The size of the loan and its repayment period significantly impact interest rates.

  • Larger Loans or Extended Tenures: Higher exposure for lenders can lead to slightly higher rates due to elevated risk.
  • Optimising Tenure: SMEs should carefully evaluate their financing needs and select loan amounts and repayment schedules that align with their cash flows.
  • Balanced Borrowing: Borrowing only what is necessary and aligning it with repayment capacity can reduce costs and improve financial planning.

Understanding how loan size and tenure affect interest rates helps businesses make cost-effective financing choices.

  1. Type of Business

The business sector or industry also affects interest rates.

  • High-Volatility Sectors: Industries such as construction, social welfare, or trust-based operations are often perceived as riskier.
  • Sector-Specific Expertise: Working with lenders familiar with the business sector can lead to more competitive msme loan interest rates.
  • Industry Outlook: Understanding sector performance and risk helps businesses present their case convincingly during loan applications.

Choosing a lender with experience in the business’s industry can reduce perceived risk and borrowing costs.

  1. Economic Conditions

External macroeconomic factors influence lending decisions and interest rate levels.

  • Repo Rates and RBI Policies: Floating interest rates often move with changes in the repo rate, affecting monthly repayments. Monitoring RBI policies helps businesses anticipate rate changes and plan their finances accordingly.
  • Inflation Trends: Rising inflation can increase borrowing costs, while a lower inflation environment may reduce rates.
  • Market Volatility: Broader economic stability impacts lender confidence and risk perception. Stable markets often result in lower interest rates, while uncertainty can increase borrowing costs.
  • Fixed-Rate Options: SMEs may convert loans to fixed rates for a nominal fee, mitigating interest rate fluctuations. Choosing a fixed rate can provide predictable repayment amounts, reducing financial risk.

Awareness of economic conditions allows businesses to strategically plan the timing and type of loan.
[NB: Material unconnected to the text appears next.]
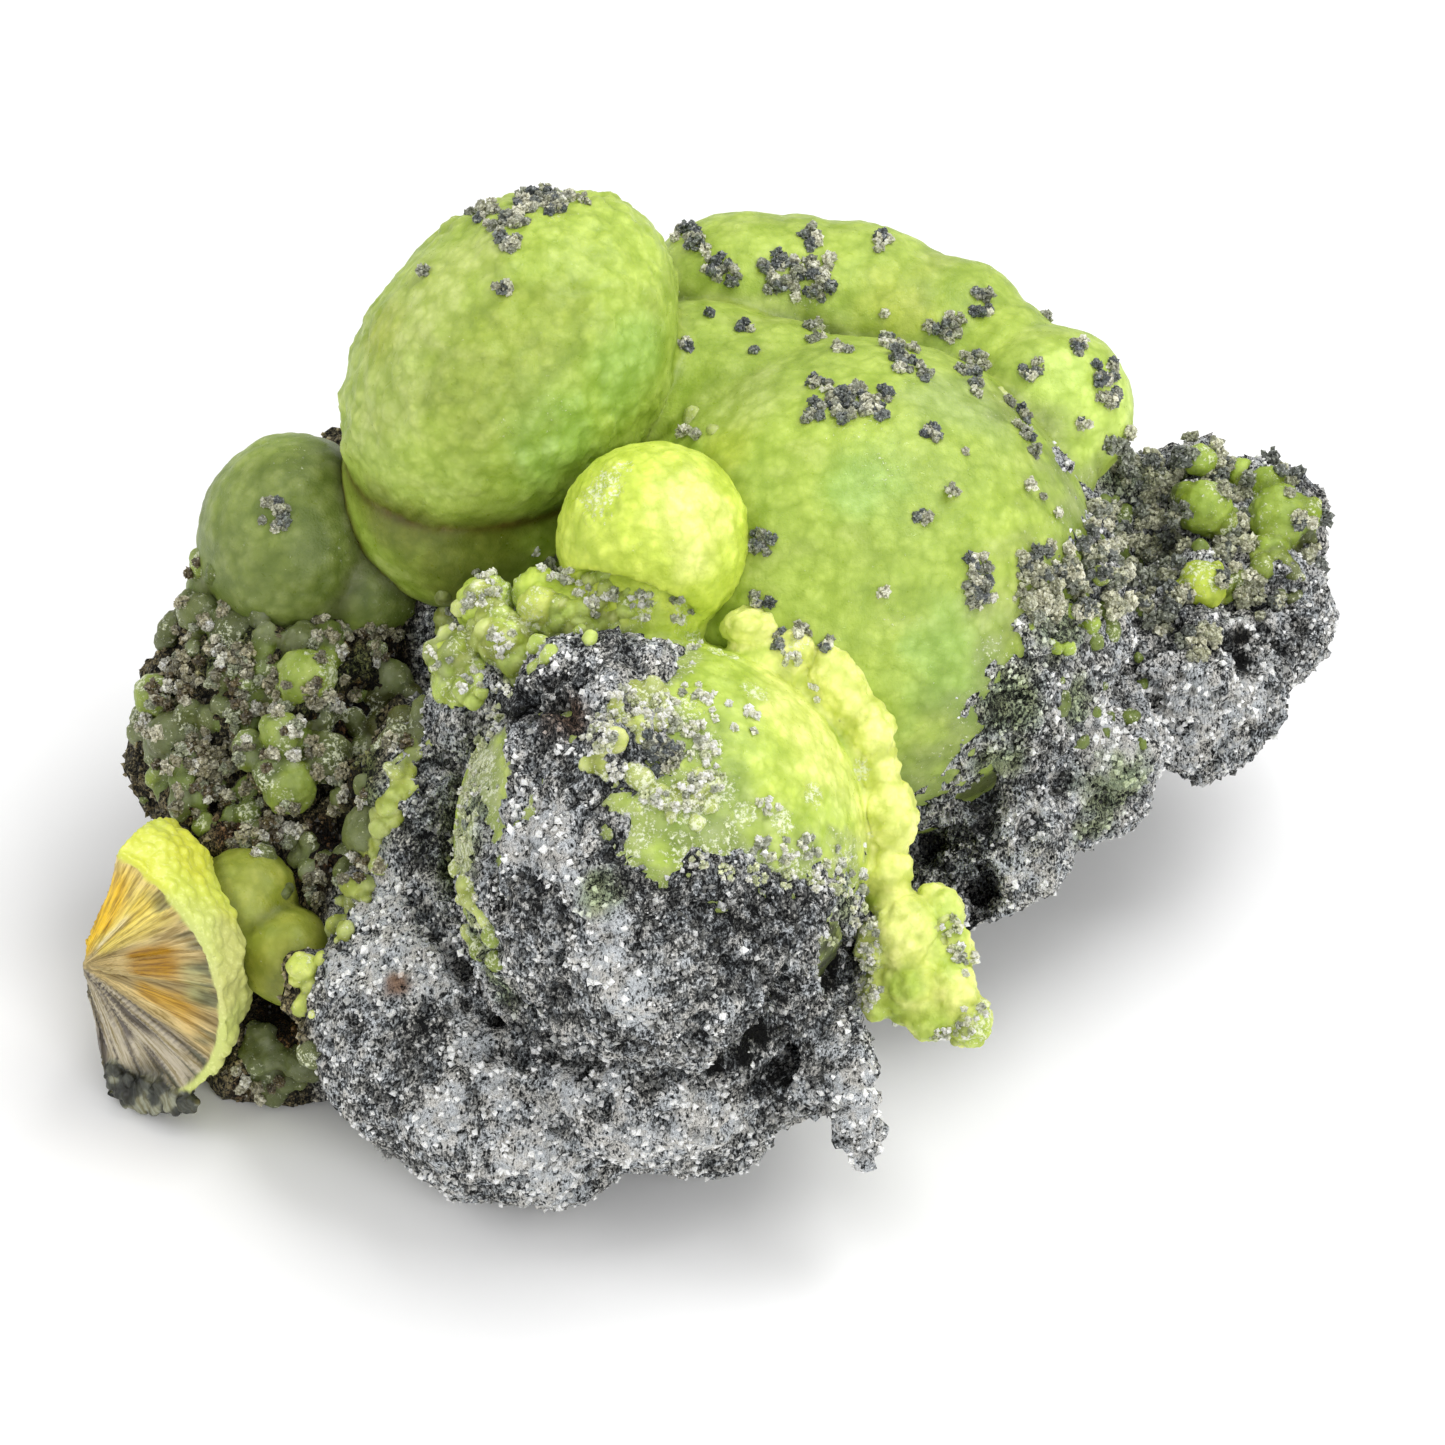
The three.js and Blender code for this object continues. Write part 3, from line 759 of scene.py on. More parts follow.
def plain_balls(ones, fineness, seed):
    width, most = fineness
    points, faces = skin(balls(ones, 5), width, smoothing=2)
    points, faces = thinned(points, faces, under_rock(points), most)
    tops = domes(points, 1.0, seed)
    relief = 0.09 * tops + 0.14 * rough(points, 2.6, seed + 5, 2)
    return raised(points, faces, relief), faces, tops


# The broken ball

RIND = 0.5  # how thick the ball's green skin is on its broken face


def face_axis(across, up, out):
    axis = across * ACROSS + up * UP + out * OUT
    return axis / np.linalg.norm(axis)


def fan_polar(points, break_at):
    """Each point's angle round the ball's middle on its own broken face, and its distance from there."""
    offset = points - on_face(*BROKEN_BALL[0])
    angle = np.zeros(len(points))
    for number, normal in enumerate(BREAKS):
        normal = face_axis(*normal)
        side = np.cross(UP, normal)
        side /= np.linalg.norm(side)
        above = np.cross(normal, side)
        angle = np.where(break_at == number, np.arctan2(offset @ above, offset @ side), angle)
    return angle, np.linalg.norm(offset, axis=1)


FOOT_KNOBS = [  # dark knobs on its lowest part: across and up on the face, and the radius
    (-32.1, -18.4, 0.5), (-32.1, -19.0, 0.6), (-31.5, -19.5, 0.65), (-30.8, -19.8, 0.7), (-29.9, -20.0, 0.65),
    (-29.0, -20.0, 0.6), (-28.2, -20.0, 0.5), (-31.4, -18.9, 0.5), (-30.5, -19.2, 0.5), (-29.6, -19.4, 0.5),
]


def foot_knobs():
    (across, up, out), (slope_x, slope_y, slope_z) = BROKEN_BALL[0], BREAKS[0]
    return [
        ((x, y, out - (slope_x * (x - across) + slope_y * (y - up)) / slope_z), (size, size, size), 0)
        for x, y, size in FOOT_KNOBS
    ]


def broken_shape():
    """The ball within its broken faces, each point's share in the needles and the knobs, and its face."""
    centre = on_face(*BROKEN_BALL[0])
    radius = BROKEN_BALL[1][0]
    axes = [face_axis(*normal) for normal in BREAKS]
    start = centre - 2.5 * axes[0] - 1.5 * axes[1] - 1.5 * axes[2]
    unit, faces = unit_sphere(7)
    toward = start - centre
    along = unit @ toward
    reach = -along + np.sqrt(along**2 + radius**2 - toward @ toward)
    for axis in axes:
        rise = unit @ axis
        room = (centre - start) @ axis
        reach = np.where(rise > 1e-6, np.minimum(reach, room / np.maximum(rise, 1e-6)), reach)
    points = start + unit * reach[:, None]
    width, most = FINENESS["broken"]
    points, faces = skin([(points, faces), *balls(foot_knobs(), 3)], width, smoothing=1)
    points, faces = thinned(points, faces, under_rock(points), most)
    normals = normals_of(points, faces)
    break_at = np.argmax([normals @ axis for axis in axes], axis=0)
    angle, distance = fan_polar(points, break_at)
    rays = np.stack([angle * 14, distance * 0.22, np.zeros(len(points))], axis=1)
    broad = np.max([ramp(normals @ axis, 0.55, 0.8) for axis in axes], axis=0)
    knobs = near(points, foot_knobs(), 0.1, 0.3)
    fan = broad * (1 - ramp(distance, radius - RIND - 0.15, radius - RIND + 0.1)) * (1 - knobs)
    steps = 0.34 * rough(rays, 1.4, 101, 3) - 0.16
    knobbly = 0.2 * domes(points, 0.8, 111) + 0.26 * rough(points, 1.8, 112, 3)
    relief = fan * ramp(distance, 0.3, 2.0) * steps + (1 - broad) * knobbly
    relief += 0.25 * knobs * domes(points, 0.5, 113)
    points = points + normals * relief[:, None]
    points[:, 2] = np.maximum(points[:, 2], BROKEN_HEIGHT)
    return points, faces, fan, knobs, break_at


# Grains and beads laid on what the photograph shows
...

  1. Competition Among Lenders

The level of competition in the lending market influences interest rates and borrowing options.

  • Multiple Lenders: Comparing rates, terms, and services across banks enhances negotiation power.
  • Preferential Deals: SMEs can leverage competition to secure customised financing solutions.
  • Advisory Support: Many lenders offer guidance to optimise interest rates and repayment structures.
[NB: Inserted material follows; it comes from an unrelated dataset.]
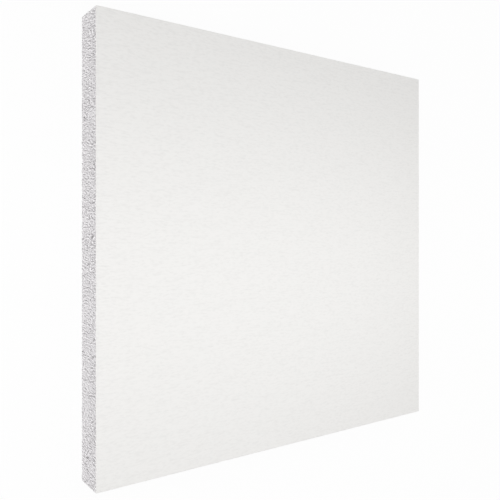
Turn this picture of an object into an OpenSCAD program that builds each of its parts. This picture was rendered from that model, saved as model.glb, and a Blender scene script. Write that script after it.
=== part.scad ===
// Square-edged ceiling tile for a lay-in grid: a mineral wool board with a painted
// fleece bonded over its face. It lies on its back, with the origin at the centre of
// the back. X is its width, Y its length, and Z runs from the back up through the face.
// Lengths are in millimetres.

/* [Grid module] */
// Width of the grid module that the tile drops into
module_w = 600; // [300:1:1200]
// Length of the grid module that the tile drops into
module_l = 600; // [300:1:1800]
// How much smaller than its module the tile is cut, so that it lays in
lay_in_play = 5; // [2:0.5:10]

/* [Wool board] */
// Thickness of the wool board without its fleece
board_t = 49.4; // [12:0.1:100]
// Bevel along the four arrises of the back, where the saw leaves and hands hold it
back_bevel = 0.8; // [0.2:0.1:3]
// Radius of the four upright corners
corner_r = 1; // [0.2:0.1:5]

/* [Face fleece] */
// Thickness of the fleece and its paint together
fleece_t = 0.6; // [0.4:0.1:2]
// Radius that the paint gives to the fleece's outer arris
fleece_arris_r = 0.3; // [0.1:0.05:0.35]

/* [Hidden] */

tile_w = module_w - lay_in_play;
tile_l = module_l - lay_in_play;

// The profiles are drawn longer than the tile by this much at each end, so that the
// plan outline alone trims them.
overrun = 5;
$fn = 48;

// Plan of the tile: a rectangle with four rounded corners.
module tile_outline() {
    square([tile_w - 2 * corner_r, tile_l], center = true);
    square([tile_w, tile_l - 2 * corner_r], center = true);
    for (sx = [-1, 1], sy = [-1, 1])
        translate([sx * (tile_w / 2 - corner_r), sy * (tile_l / 2 - corner_r)])
            circle(r = corner_r);
}

// Section of the board: a rectangle with its two lower corners bevelled.
module board_section(across) {
    half = across / 2;
    polygon([
        [-half + back_bevel, 0],
        [half - back_bevel, 0],
        [half, back_bevel],
        [half, board_t],
        [-half, board_t],
        [-half, back_bevel]
    ]);
}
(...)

A competitive market empowers SMEs to secure better rates that align with their business objectives.

Maximising Benefits and Reducing Interest Costs

Entrepreneurs can take proactive steps to optimise their msme loan interest rate:

  • Maintain a strong CMR credit score and transparent financial records.
  • Align loan amounts and repayment tenure with cash flow and business requirements.
  • Build a track record over time to demonstrate stability and reliability.
  • Work with lenders familiar with the business sector to reduce perceived risk.
  • Monitor economic conditions and consider fixed-rate options when beneficial.

Strategic preparation and informed choices allow SMEs to reduce borrowing costs and enhance business growth potential.

Driving Growth with MSME Loans

Government-backed MSME loans provide entrepreneurs with the financial support and confidence needed to grow, innovate, and sustain their businesses over time. By accessing tailored financing solutions and understanding loan structures, small enterprises can make informed decisions.

Preparing complete documentation further helps them maximise the benefits of funding. These loans allow businesses to invest in technology, modernise operations, expand capacity, hire skilled staff, and enhance overall efficiency.

With financial institutions such as HDFC Bank, entrepreneurs can explore new markets, strengthen competitiveness, and build long-term resilience. Strategic use of funds enables growth, creates employment opportunities, and contributes positively to the wider economy.